→ WHAT YOU SHOULD DO: In full and without alteration, repeat the material.

→ INPUT MATERIAL:
****************
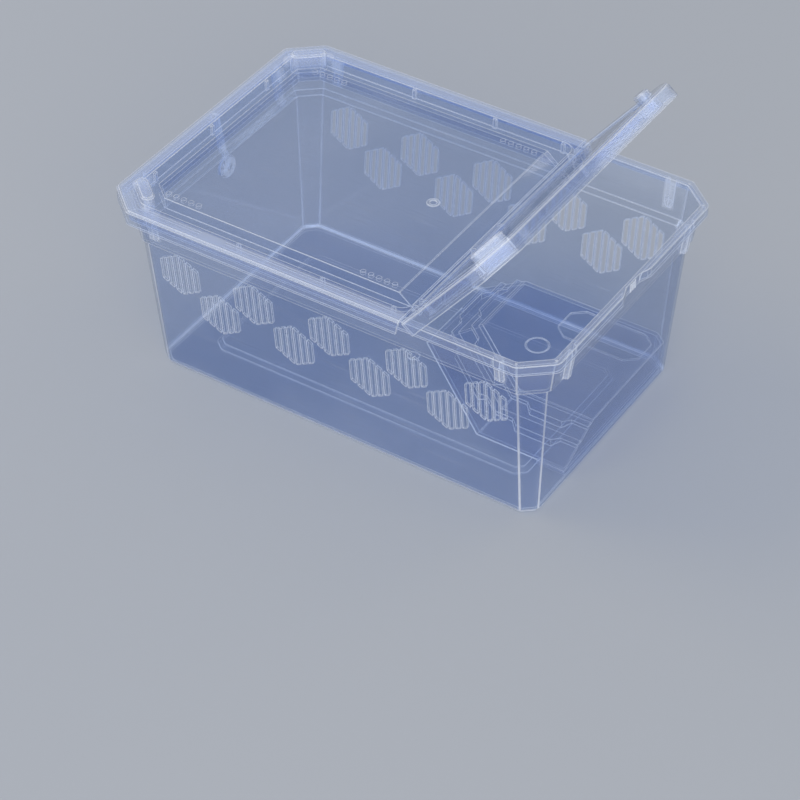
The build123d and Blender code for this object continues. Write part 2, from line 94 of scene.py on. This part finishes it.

# Painted highlight lines on its rounded edges: where a line's core ends and where its fade ends
LINE_PAINTED_HIGHLIGHT = 0.4, 0.75
END_LINE, SIDE_LINE = (0.0006, 0.0013), (0.0005, 0.0011)
FOOT_LINE, FOOT_PAINTED_HIGHLIGHT = (0.0006, 0.0014), 1.4
FOOT_PLACE = (-0.0005, 0.0016, 0)  # beyond the foot's outline, and height

# The lid's outer lip: the height where it starts, and half length, half width and corner leg
LIP, LIP_BLUR = 0.1332, 0.0005
LIP_SIZE, LIP_SIDE_BLUR = (0.1526, 0.1009, 0.0165), 0.0008

# Frosted places. A line has two ends, core and fade, and a box has its two corners
HINGE = next(joint["pos_m"] for joint in frame["joints"] if joint["name"] == "flap_hinge")
OPEN_ANGLE = math.radians(51.6)  # of the flap, from shut
FROST_BLUR = 0.0006
POST = (0.1322, 0.0976, 0), (0.1500, 0.0826, 0), 0.0050, 0.0058
POST_LOW, POST_MILK = 0.1275, 0.2
RIB_MILK = 0.2
RIBS = (
    ((0.1495, 0.0684, 0.1050), (0.1590, 0.0756, 0.1335)),
    ((0.1224, 0.0990, 0.1128), (0.1296, 0.1075, 0.1335)),
)
STEM = (-0.1525, 0.006, 0.1030), (-0.1575, 0.006, 0.1310), 0.0030, 0.0036
DISC_ENDS = (-0.1530, 0.006, 0.0955), (-0.1490, 0.006, 0.0955)
DISC_OUTER, DISC_HOLE = (0.0068, 0.0076), (0.0024, 0.0034)
BOSS_MILK = 0.42
CLIP = (0.0585, -0.0290, 0.1300), (0.0672, 0.0010, 0.1382), 0.03
TAB = (0.0660, -0.0060, 0.1255), (0.0700, 0.0015, 0.1340), 0.12

# The rows of small air holes, each with a painted highlight ring about a clear bore
AIR_ROWS = (
    ((0.1040, 0.0786, 0.1325), (0.1318, 0.0829, 0.1360)),
    ((0.0137, 0.0786, 0.1325), (0.0415, 0.0829, 0.1360)),
)
AIR_BLUR = 0.0002
TOP_FACING = 0.4, 0.6  # upward part of the normal, from a bore's wall to the top
NO_EDGE, RING_PAINTED_HIGHLIGHT = -1.0, 1.8


def feed(tree, socket, value):
    """Links a socket to an input, or sets the input to a plain value."""
    if isinstance(value, bpy.types.NodeSocket):
        tree.links.new(value, socket)
    else:
        socket.default_value = value


def add(tree, kind, **values):
    """A new shader node. Each value goes to the input of that name."""
    made = tree.nodes.new("ShaderNode" + kind)
    for name, value in values.items():
        feed(tree, made.inputs[name], value)
    return made


def operate(tree, kind, operation, values):
    """A Math or Vector Math node, fed with values in order."""
    made = tree.nodes.new("ShaderNode" + kind)
    made.operation = operation
    for socket, value in zip(made.inputs, values):
        feed(tree, socket, value)
    return made.outputs


def maths(tree, operation, *values):
    """The number that a Math node makes of numbers."""
    return operate(tree, "Math", operation, values)[0]


def vector(tree, operation, *values):
    """The vector that a Vector Math node makes of vectors."""
    return operate(tree, "VectorMath", operation, values)["Vector"]


def measure(tree, operation, *values):
    """The number that a Vector Math node makes of vectors."""
    return operate(tree, "VectorMath", operation, values)["Value"]


def part(tree, place, axis):
    """One coordinate of a place or direction."""
    return add(tree, "SeparateXYZ", Vector=place).outputs[axis]


def highest(tree, *values):
    """The highest of several numbers."""
    found = values[0]
    for value in values[1:]:
        found = maths(tree, "MAXIMUM", found, value)
    return found


def fade(tree, value, low, high, to_low=0.0, to_high=1.0):
    """to_low below low and to_high above high, with a smooth step between them."""
    made = add(tree, "MapRange", Value=value)
    made.interpolation_type = "SMOOTHSTEP"
    limits = {"From Min": low, "From Max": high, "To Min": to_low, "To Max": to_high}
    for name, number in limits.items():
        made.inputs[name].default_value = number
    return made.outputs["Result"]


def noise(tree, place, scale, detail, stretch=(1, 1, 1)):
    """Noise of that many cells a metre, drawn out where stretch is small."""
    stretched = vector(tree, "MULTIPLY", place, stretch)
    return add(tree, "TexNoise", Vector=stretched, Scale=scale, Detail=detail).outputs["Fac"]


def within(tree, place, low, high, blur, share=1.0):
    """share inside the box from low to high, fading to 0 over blur outside it."""
    middle = (Vector(low) + Vector(high)) / 2
    half = (Vector(high) - Vector(low)) / 2
    offset = vector(tree, "ABSOLUTE", vector(tree, "SUBTRACT", place, middle))
    outside = vector(tree, "MAXIMUM", vector(tree, "SUBTRACT", offset, half), (0, 0, 0))
    return fade(tree, measure(tree, "LENGTH", outside), 0.0, blur, share, 0.0)


def near_line(tree, place, start, end, core, reach):
    """1 within core of the line from start to end, fading to 0 at reach."""
    run = Vector(end) - Vector(start)
    offset = vector(tree, "SUBTRACT", place, start)
    along = measure(tree, "DOT_PRODUCT", offset, run / run.length_squared)
    nearest = tree.nodes.new("ShaderNodeVectorMath")
    nearest.operation = "SCALE"
    feed(tree, nearest.inputs[0], run)
    feed(tree, nearest.inputs["Scale"], add(tree, "Clamp", Value=along).outputs[0])
    gap = measure(tree, "DISTANCE", offset, nearest.outputs["Vector"])
    return fade(tree, gap, core, reach, 1.0, 0.0)


def beyond(tree, place, half_x, half_y, leg):
    """How far a place lies outside an upright octagon. The place is mirrored to x and y over 0."""
    run = leg * CORNER_SLOPE
    across = Vector((run, leg, 0)).normalized()
    corner = Vector((half_x, half_y - run, 0))
    past_cut = maths(
        tree, "SUBTRACT", measure(tree, "DOT_PRODUCT", place, across), across.dot(corner)
    )
    past_end = maths(tree, "SUBTRACT", part(tree, place, "X"), half_x)
    past_side = maths(tree, "SUBTRACT", part(tree, place, "Y"), half_y)
    return highest(tree, past_end, past_side, past_cut)


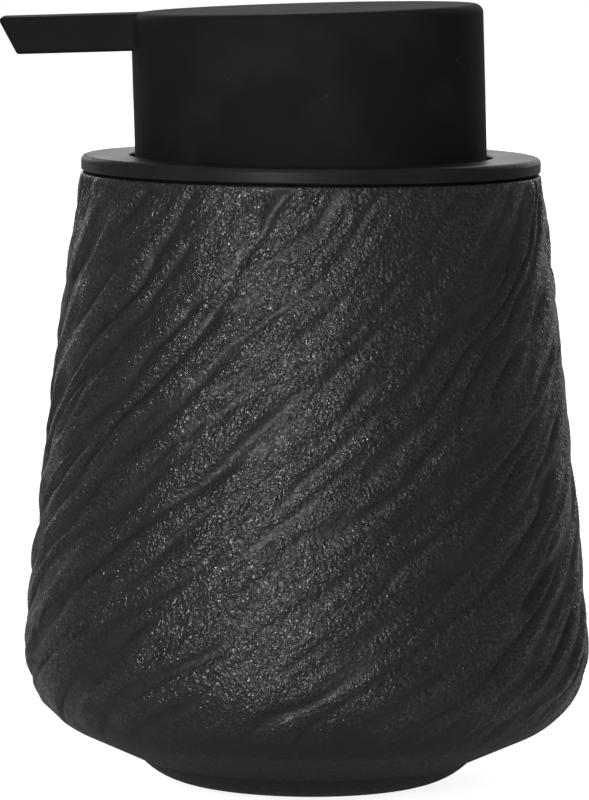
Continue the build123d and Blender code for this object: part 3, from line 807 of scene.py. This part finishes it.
****************
→ TASK ANSWER:
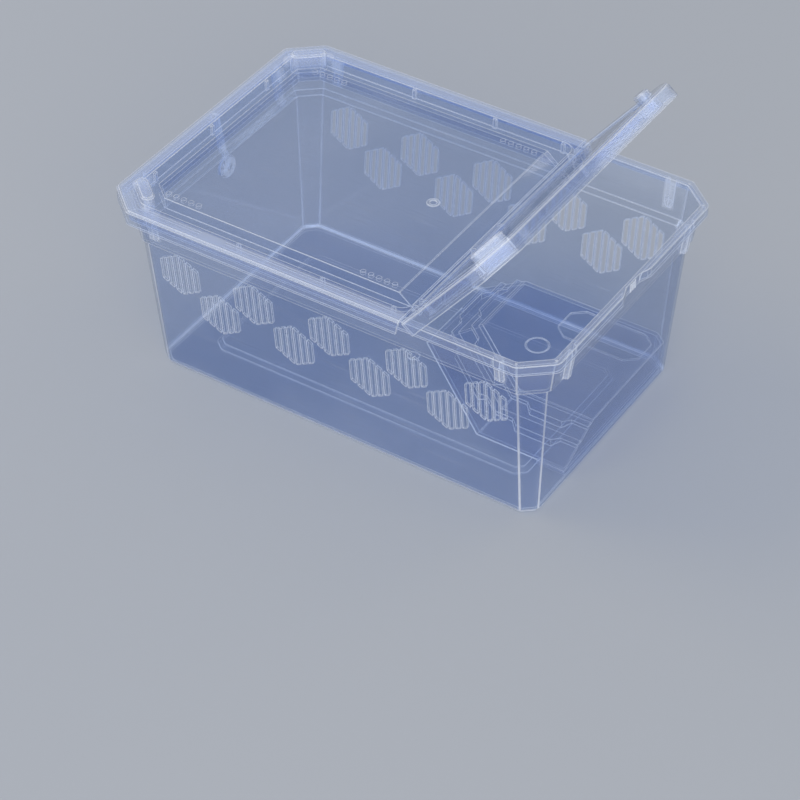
The build123d and Blender code for this object continues. Write part 2, from line 94 of scene.py on. This part finishes it.

# Painted highlight lines on its rounded edges: where a line's core ends and where its fade ends
LINE_PAINTED_HIGHLIGHT = 0.4, 0.75
END_LINE, SIDE_LINE = (0.0006, 0.0013), (0.0005, 0.0011)
FOOT_LINE, FOOT_PAINTED_HIGHLIGHT = (0.0006, 0.0014), 1.4
FOOT_PLACE = (-0.0005, 0.0016, 0)  # beyond the foot's outline, and height

# The lid's outer lip: the height where it starts, and half length, half width and corner leg
LIP, LIP_BLUR = 0.1332, 0.0005
LIP_SIZE, LIP_SIDE_BLUR = (0.1526, 0.1009, 0.0165), 0.0008

# Frosted places. A line has two ends, core and fade, and a box has its two corners
HINGE = next(joint["pos_m"] for joint in frame["joints"] if joint["name"] == "flap_hinge")
OPEN_ANGLE = math.radians(51.6)  # of the flap, from shut
FROST_BLUR = 0.0006
POST = (0.1322, 0.0976, 0), (0.1500, 0.0826, 0), 0.0050, 0.0058
POST_LOW, POST_MILK = 0.1275, 0.2
RIB_MILK = 0.2
RIBS = (
    ((0.1495, 0.0684, 0.1050), (0.1590, 0.0756, 0.1335)),
    ((0.1224, 0.0990, 0.1128), (0.1296, 0.1075, 0.1335)),
)
STEM = (-0.1525, 0.006, 0.1030), (-0.1575, 0.006, 0.1310), 0.0030, 0.0036
DISC_ENDS = (-0.1530, 0.006, 0.0955), (-0.1490, 0.006, 0.0955)
DISC_OUTER, DISC_HOLE = (0.0068, 0.0076), (0.0024, 0.0034)
BOSS_MILK = 0.42
CLIP = (0.0585, -0.0290, 0.1300), (0.0672, 0.0010, 0.1382), 0.03
TAB = (0.0660, -0.0060, 0.1255), (0.0700, 0.0015, 0.1340), 0.12

# The rows of small air holes, each with a painted highlight ring about a clear bore
AIR_ROWS = (
    ((0.1040, 0.0786, 0.1325), (0.1318, 0.0829, 0.1360)),
    ((0.0137, 0.0786, 0.1325), (0.0415, 0.0829, 0.1360)),
)
AIR_BLUR = 0.0002
TOP_FACING = 0.4, 0.6  # upward part of the normal, from a bore's wall to the top
NO_EDGE, RING_PAINTED_HIGHLIGHT = -1.0, 1.8


def feed(tree, socket, value):
    """Links a socket to an input, or sets the input to a plain value."""
    if isinstance(value, bpy.types.NodeSocket):
        tree.links.new(value, socket)
    else:
        socket.default_value = value


def add(tree, kind, **values):
    """A new shader node. Each value goes to the input of that name."""
    made = tree.nodes.new("ShaderNode" + kind)
    for name, value in values.items():
        feed(tree, made.inputs[name], value)
    return made


def operate(tree, kind, operation, values):
    """A Math or Vector Math node, fed with values in order."""
    made = tree.nodes.new("ShaderNode" + kind)
    made.operation = operation
    for socket, value in zip(made.inputs, values):
        feed(tree, socket, value)
    return made.outputs


def maths(tree, operation, *values):
    """The number that a Math node makes of numbers."""
    return operate(tree, "Math", operation, values)[0]


def vector(tree, operation, *values):
    """The vector that a Vector Math node makes of vectors."""
    return operate(tree, "VectorMath", operation, values)["Vector"]


def measure(tree, operation, *values):
    """The number that a Vector Math node makes of vectors."""
    return operate(tree, "VectorMath", operation, values)["Value"]


def part(tree, place, axis):
    """One coordinate of a place or direction."""
    return add(tree, "SeparateXYZ", Vector=place).outputs[axis]


def highest(tree, *values):
    """The highest of several numbers."""
    found = values[0]
    for value in values[1:]:
        found = maths(tree, "MAXIMUM", found, value)
    return found


def fade(tree, value, low, high, to_low=0.0, to_high=1.0):
    """to_low below low and to_high above high, with a smooth step between them."""
    made = add(tree, "MapRange", Value=value)
    made.interpolation_type = "SMOOTHSTEP"
    limits = {"From Min": low, "From Max": high, "To Min": to_low, "To Max": to_high}
    for name, number in limits.items():
        made.inputs[name].default_value = number
    return made.outputs["Result"]


def noise(tree, place, scale, detail, stretch=(1, 1, 1)):
    """Noise of that many cells a metre, drawn out where stretch is small."""
    stretched = vector(tree, "MULTIPLY", place, stretch)
    return add(tree, "TexNoise", Vector=stretched, Scale=scale, Detail=detail).outputs["Fac"]


def within(tree, place, low, high, blur, share=1.0):
    """share inside the box from low to high, fading to 0 over blur outside it."""
    middle = (Vector(low) + Vector(high)) / 2
    half = (Vector(high) - Vector(low)) / 2
    offset = vector(tree, "ABSOLUTE", vector(tree, "SUBTRACT", place, middle))
    outside = vector(tree, "MAXIMUM", vector(tree, "SUBTRACT", offset, half), (0, 0, 0))
    return fade(tree, measure(tree, "LENGTH", outside), 0.0, blur, share, 0.0)


def near_line(tree, place, start, end, core, reach):
    """1 within core of the line from start to end, fading to 0 at reach."""
    run = Vector(end) - Vector(start)
    offset = vector(tree, "SUBTRACT", place, start)
    along = measure(tree, "DOT_PRODUCT", offset, run / run.length_squared)
    nearest = tree.nodes.new("ShaderNodeVectorMath")
    nearest.operation = "SCALE"
    feed(tree, nearest.inputs[0], run)
    feed(tree, nearest.inputs["Scale"], add(tree, "Clamp", Value=along).outputs[0])
    gap = measure(tree, "DISTANCE", offset, nearest.outputs["Vector"])
    return fade(tree, gap, core, reach, 1.0, 0.0)


def beyond(tree, place, half_x, half_y, leg):
    """How far a place lies outside an upright octagon. The place is mirrored to x and y over 0."""
    run = leg * CORNER_SLOPE
    across = Vector((run, leg, 0)).normalized()
    corner = Vector((half_x, half_y - run, 0))
    past_cut = maths(
        tree, "SUBTRACT", measure(tree, "DOT_PRODUCT", place, across), across.dot(corner)
    )
    past_end = maths(tree, "SUBTRACT", part(tree, place, "X"), half_x)
    past_side = maths(tree, "SUBTRACT", part(tree, place, "Y"), half_y)
    return highest(tree, past_end, past_side, past_cut)


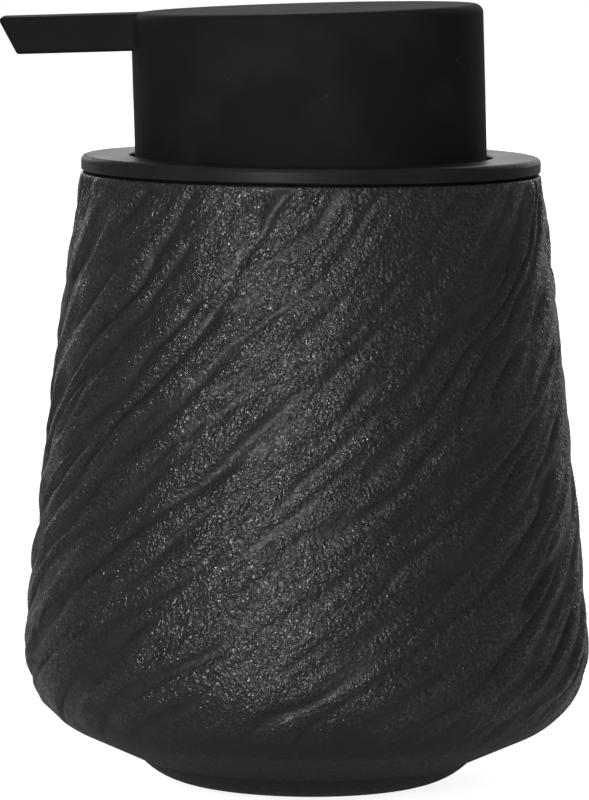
Continue the build123d and Blender code for this object: part 3, from line 807 of scene.py. This part finishes it.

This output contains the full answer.